**EXERCISE BRIEF:**
Nothing may be dropped or altered: reproduce all the data.

**SOURCE EXCERPT:**
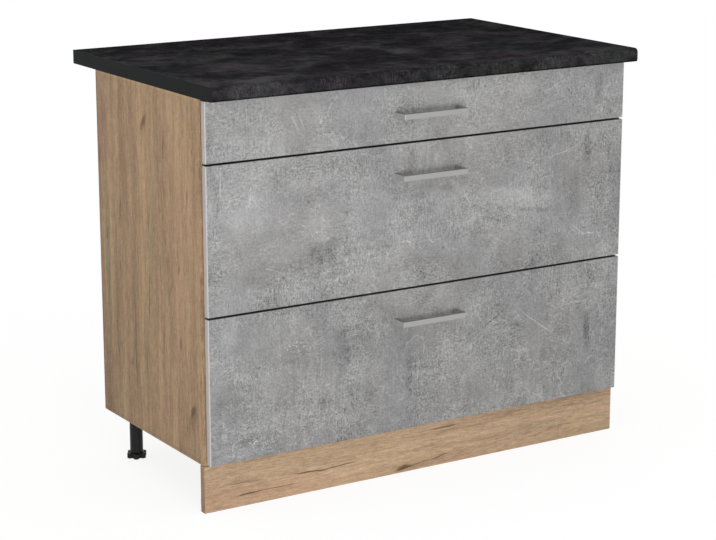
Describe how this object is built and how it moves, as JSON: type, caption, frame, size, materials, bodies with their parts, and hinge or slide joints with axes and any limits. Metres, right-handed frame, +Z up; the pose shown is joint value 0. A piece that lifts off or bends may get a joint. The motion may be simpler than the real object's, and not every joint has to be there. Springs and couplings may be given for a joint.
{
  "type": "kitchen base cabinet",
  "caption": "Kitchen base cabinet with a dark worktop, oak-look sides, concrete-look drawer fronts with bow handles, roller runners, a plinth and screw-in feet.",
  "frame": {"origin": "on the floor, under the middle of the worktop", "axes": "+X across the front to the right as seen from the front, +Y from the front to the wall, +Z up"},
  "size_m": [1, 0.6, 0.841],
  "materials": {
    "worktop_laminate": "near-black slate-look laminate, fine satin texture",
    "worktop_edging": "plain dark edging strip",
    "oak_board": "oak-look board, vertical grain, satin",
    "plinth_oak": "oak-look board, horizontal grain, satin",
    "concrete_front": "light grey concrete-look board, satin",
    "back_board": "white-faced hardboard",
    "drawer_board": "light grey melamine board",
    "coated_steel": "light grey powder-coated sheet steel",
    "roller_plastic": "pale nylon",
    "satin_steel": "satin brushed steel",
    "zinc_steel": "zinc-plated steel",
    "black_plastic": "moulded black plastic",
    "clear_bumper": "soft translucent dots"
  },
  "bodies": {
    "carcase": {"worktop": "worktop_laminate", "worktop_end_strips": "worktop_edging", "side_panel_left": "oak_board", "side_panel_right": "oak_board", "bottom_panel": "oak_board", "back_panel": "back_board", "front_rail": "oak_board", "rear_rail": "oak_board", "cam_locks": "zinc_steel", "cam_bolts": "zinc_steel", "plinth_board": "plinth_oak", "plinth_clips": "black_plastic", "leg_front_left": "black_plastic", "leg_front_right": "black_plastic", "leg_rear_left": "black_plastic", "leg_rear_right": "black_plastic", "fitting_screws": "zinc_steel", "front_bumpers": "clear_bumper", "top_runner_left": "coated_steel", "top_runner_right": "coated_steel", "middle_runner_left": "coated_steel", "middle_runner_right": "coated_steel", "bottom_runner_left": "coated_steel", "bottom_runner_right": "coated_steel"},
    "top_drawer": {"top_drawer_front": "concrete_front", "top_drawer_handle": "satin_steel", "top_drawer_brackets": "coated_steel", "top_drawer_side_left": "coated_steel", "top_drawer_side_right": "coated_steel", "top_drawer_bottom": "drawer_board", "top_drawer_back": "drawer_board", "top_drawer_screws": "zinc_steel"},
    "top_front_rollers": {"top_front_rollers": "roller_plastic"},
    "top_rear_rollers": {"top_rear_rollers": "roller_plastic"},
    "middle_drawer": {"middle_drawer_front": "concrete_front", "middle_drawer_handle": "satin_steel", "middle_drawer_brackets": "coated_steel", "middle_drawer_side_left": "coated_steel", "middle_drawer_side_right": "coated_steel", "middle_drawer_bottom": "drawer_board", "middle_drawer_back": "drawer_board", "middle_drawer_screws": "zinc_steel", "middle_drawer_rods": "coated_steel"},
    "middle_front_rollers": {"middle_front_rollers": "roller_plastic"},
    "middle_rear_rollers": {"middle_rear_rollers": "roller_plastic"},
    "bottom_drawer": {"bottom_drawer_front": "concrete_front", "bottom_drawer_handle": "satin_steel", "bottom_drawer_brackets": "coated_steel", "bottom_drawer_side_left": "coated_steel", "bottom_drawer_side_right": "coated_steel", "bottom_drawer_bottom": "drawer_board", "bottom_drawer_back": "drawer_board", "bottom_drawer_screws": "zinc_steel", "bottom_drawer_rods": "coated_steel"},
    "bottom_front_rollers": {"bottom_front_rollers": "roller_plastic"},
    "bottom_rear_rollers": {"bottom_rear_rollers": "roller_plastic"},
    "foot_front_left": {"foot_front_left": "black_plastic"},
    "foot_front_right": {"foot_front_right": "black_plastic"},
    "foot_rear_left": {"foot_rear_left": "black_plastic"},
    "foot_rear_right": {"foot_rear_right": "black_plastic"}
  },
  "joints": [
    {"name": "top_drawer_slide", "type": "slide", "parent": "carcase", "child": "top_drawer", "axis": [0, -1, 0], "range_m": [0, 0.3]},
    {"name": "top_front_rollers_turn", "type": "hinge", "parent": "carcase", "child": "top_front_rollers", "pos_m": [0, -0.229, 0.71265], "axis": [1, 0, 0], "range_deg": [0, 1560]},
    {"name": "top_rear_rollers_turn", "type": "hinge", "parent": "top_drawer", "child": "top_rear_rollers", "pos_m": [0, 0.1405, 0.7115], "axis": [1, 0, 0], "range_deg": [0, 1720]},
    {"name": "middle_drawer_slide", "type": "slide", "parent": "carcase", "child": "middle_drawer", "axis": [0, -1, 0], "range_m": [0, 0.3]},
    {"name": "middle_front_rollers_turn", "type": "hinge", "parent": "carcase", "child": "middle_front_rollers", "pos_m": [0, -0.229, 0.44165], "axis": [1, 0, 0], "range_deg": [0, 1560]},
    {"name": "middle_rear_rollers_turn", "type": "hinge", "parent": "middle_drawer", "child": "middle_rear_rollers", "pos_m": [0, 0.1405, 0.4405], "axis": [1, 0, 0], "range_deg": [0, 1720]},
    {"name": "bottom_drawer_slide", "type": "slide", "parent": "carcase", "child": "bottom_drawer", "axis": [0, -1, 0], "range_m": [0, 0.3]},
    {"name": "bottom_front_rollers_turn", "type": "hinge", "parent": "carcase", "child": "bottom_front_rollers", "pos_m": [0, -0.229, 0.14565], "axis": [1, 0, 0], "range_deg": [0, 1560]},
    {"name": "bottom_rear_rollers_turn", "type": "hinge", "parent": "bottom_drawer", "child": "bottom_rear_rollers", "pos_m": [0, 0.1405, 0.1445], "axis": [1, 0, 0], "range_deg": [0, 1720]},
    {"name": "foot_front_left_screw", "type": "slide", "parent": "carcase", "child": "foot_front_left", "axis": [0, 0, -1], "range_m": [0, 0.02]},
    {"name": "foot_front_right_screw", "type": "slide", "parent": "carcase", "child": "foot_front_right", "axis": [0, 0, -1], "range_m": [0, 0.02]},
    {"name": "foot_rear_left_screw", "type": "slide", "parent": "carcase", "child": "foot_rear_left", "axis": [0, 0, -1], "range_m": [0, 0.02]},
    {"name": "foot_rear_right_screw", "type": "slide", "parent": "carcase", "child": "foot_rear_right", "axis": [0, 0, -1], "range_m": [0, 0.02]}
  ],
  "couplings": [
    {"joint": "top_front_rollers_turn", "follows": "top_drawer_slide", "rad_per_m": 90.498},
    {"joint": "top_rear_rollers_turn", "follows": "top_drawer_slide", "rad_per_m": 100},
    {"joint": "middle_front_rollers_turn", "follows": "middle_drawer_slide", "rad_per_m": 90.498},
    {"joint": "middle_rear_rollers_turn", "follows": "middle_drawer_slide", "rad_per_m": 100},
    {"joint": "bottom_front_rollers_turn", "follows": "bottom_drawer_slide", "rad_per_m": 90.498},
    {"joint": "bottom_rear_rollers_turn", "follows": "bottom_drawer_slide", "rad_per_m": 100}
  ]
}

**CORRECT RESULT:**
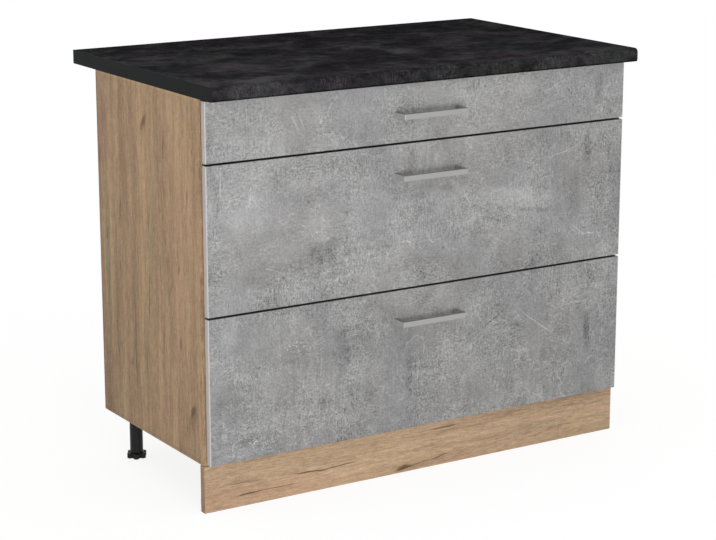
Describe how this object is built and how it moves, as JSON: type, caption, frame, size, materials, bodies with their parts, and hinge or slide joints with axes and any limits. Metres, right-handed frame, +Z up; the pose shown is joint value 0. A piece that lifts off or bends may get a joint. The motion may be simpler than the real object's, and not every joint has to be there. Springs and couplings may be given for a joint.
{
  "type": "kitchen base cabinet",
  "caption": "Kitchen base cabinet with a dark worktop, oak-look sides, concrete-look drawer fronts with bow handles, roller runners, a plinth and screw-in feet.",
  "frame": {"origin": "on the floor, under the middle of the worktop", "axes": "+X across the front to the right as seen from the front, +Y from the front to the wall, +Z up"},
  "size_m": [1, 0.6, 0.841],
  "materials": {
    "worktop_laminate": "near-black slate-look laminate, fine satin texture",
    "worktop_edging": "plain dark edging strip",
    "oak_board": "oak-look board, vertical grain, satin",
    "plinth_oak": "oak-look board, horizontal grain, satin",
    "concrete_front": "light grey concrete-look board, satin",
    "back_board": "white-faced hardboard",
    "drawer_board": "light grey melamine board",
    "coated_steel": "light grey powder-coated sheet steel",
    "roller_plastic": "pale nylon",
    "satin_steel": "satin brushed steel",
    "zinc_steel": "zinc-plated steel",
    "black_plastic": "moulded black plastic",
    "clear_bumper": "soft translucent dots"
  },
  "bodies": {
    "carcase": {"worktop": "worktop_laminate", "worktop_end_strips": "worktop_edging", "side_panel_left": "oak_board", "side_panel_right": "oak_board", "bottom_panel": "oak_board", "back_panel": "back_board", "front_rail": "oak_board", "rear_rail": "oak_board", "cam_locks": "zinc_steel", "cam_bolts": "zinc_steel", "plinth_board": "plinth_oak", "plinth_clips": "black_plastic", "leg_front_left": "black_plastic", "leg_front_right": "black_plastic", "leg_rear_left": "black_plastic", "leg_rear_right": "black_plastic", "fitting_screws": "zinc_steel", "front_bumpers": "clear_bumper", "top_runner_left": "coated_steel", "top_runner_right": "coated_steel", "middle_runner_left": "coated_steel", "middle_runner_right": "coated_steel", "bottom_runner_left": "coated_steel", "bottom_runner_right": "coated_steel"},
    "top_drawer": {"top_drawer_front": "concrete_front", "top_drawer_handle": "satin_steel", "top_drawer_brackets": "coated_steel", "top_drawer_side_left": "coated_steel", "top_drawer_side_right": "coated_steel", "top_drawer_bottom": "drawer_board", "top_drawer_back": "drawer_board", "top_drawer_screws": "zinc_steel"},
    "top_front_rollers": {"top_front_rollers": "roller_plastic"},
    "top_rear_rollers": {"top_rear_rollers": "roller_plastic"},
    "middle_drawer": {"middle_drawer_front": "concrete_front", "middle_drawer_handle": "satin_steel", "middle_drawer_brackets": "coated_steel", "middle_drawer_side_left": "coated_steel", "middle_drawer_side_right": "coated_steel", "middle_drawer_bottom": "drawer_board", "middle_drawer_back": "drawer_board", "middle_drawer_screws": "zinc_steel", "middle_drawer_rods": "coated_steel"},
    "middle_front_rollers": {"middle_front_rollers": "roller_plastic"},
    "middle_rear_rollers": {"middle_rear_rollers": "roller_plastic"},
    "bottom_drawer": {"bottom_drawer_front": "concrete_front", "bottom_drawer_handle": "satin_steel", "bottom_drawer_brackets": "coated_steel", "bottom_drawer_side_left": "coated_steel", "bottom_drawer_side_right": "coated_steel", "bottom_drawer_bottom": "drawer_board", "bottom_drawer_back": "drawer_board", "bottom_drawer_screws": "zinc_steel", "bottom_drawer_rods": "coated_steel"},
    "bottom_front_rollers": {"bottom_front_rollers": "roller_plastic"},
    "bottom_rear_rollers": {"bottom_rear_rollers": "roller_plastic"},
    "foot_front_left": {"foot_front_left": "black_plastic"},
    "foot_front_right": {"foot_front_right": "black_plastic"},
    "foot_rear_left": {"foot_rear_left": "black_plastic"},
    "foot_rear_right": {"foot_rear_right": "black_plastic"}
  },
  "joints": [
    {"name": "top_drawer_slide", "type": "slide", "parent": "carcase", "child": "top_drawer", "axis": [0, -1, 0], "range_m": [0, 0.3]},
    {"name": "top_front_rollers_turn", "type": "hinge", "parent": "carcase", "child": "top_front_rollers", "pos_m": [0, -0.229, 0.71265], "axis": [1, 0, 0], "range_deg": [0, 1560]},
    {"name": "top_rear_rollers_turn", "type": "hinge", "parent": "top_drawer", "child": "top_rear_rollers", "pos_m": [0, 0.1405, 0.7115], "axis": [1, 0, 0], "range_deg": [0, 1720]},
    {"name": "middle_drawer_slide", "type": "slide", "parent": "carcase", "child": "middle_drawer", "axis": [0, -1, 0], "range_m": [0, 0.3]},
    {"name": "middle_front_rollers_turn", "type": "hinge", "parent": "carcase", "child": "middle_front_rollers", "pos_m": [0, -0.229, 0.44165], "axis": [1, 0, 0], "range_deg": [0, 1560]},
    {"name": "middle_rear_rollers_turn", "type": "hinge", "parent": "middle_drawer", "child": "middle_rear_rollers", "pos_m": [0, 0.1405, 0.4405], "axis": [1, 0, 0], "range_deg": [0, 1720]},
    {"name": "bottom_drawer_slide", "type": "slide", "parent": "carcase", "child": "bottom_drawer", "axis": [0, -1, 0], "range_m": [0, 0.3]},
    {"name": "bottom_front_rollers_turn", "type": "hinge", "parent": "carcase", "child": "bottom_front_rollers", "pos_m": [0, -0.229, 0.14565], "axis": [1, 0, 0], "range_deg": [0, 1560]},
    {"name": "bottom_rear_rollers_turn", "type": "hinge", "parent": "bottom_drawer", "child": "bottom_rear_rollers", "pos_m": [0, 0.1405, 0.1445], "axis": [1, 0, 0], "range_deg": [0, 1720]},
    {"name": "foot_front_left_screw", "type": "slide", "parent": "carcase", "child": "foot_front_left", "axis": [0, 0, -1], "range_m": [0, 0.02]},
    {"name": "foot_front_right_screw", "type": "slide", "parent": "carcase", "child": "foot_front_right", "axis": [0, 0, -1], "range_m": [0, 0.02]},
    {"name": "foot_rear_left_screw", "type": "slide", "parent": "carcase", "child": "foot_rear_left", "axis": [0, 0, -1], "range_m": [0, 0.02]},
    {"name": "foot_rear_right_screw", "type": "slide", "parent": "carcase", "child": "foot_rear_right", "axis": [0, 0, -1], "range_m": [0, 0.02]}
  ],
  "couplings": [
    {"joint": "top_front_rollers_turn", "follows": "top_drawer_slide", "rad_per_m": 90.498},
    {"joint": "top_rear_rollers_turn", "follows": "top_drawer_slide", "rad_per_m": 100},
    {"joint": "middle_front_rollers_turn", "follows": "middle_drawer_slide", "rad_per_m": 90.498},
    {"joint": "middle_rear_rollers_turn", "follows": "middle_drawer_slide", "rad_per_m": 100},
    {"joint": "bottom_front_rollers_turn", "follows": "bottom_drawer_slide", "rad_per_m": 90.498},
    {"joint": "bottom_rear_rollers_turn", "follows": "bottom_drawer_slide", "rad_per_m": 100}
  ]
}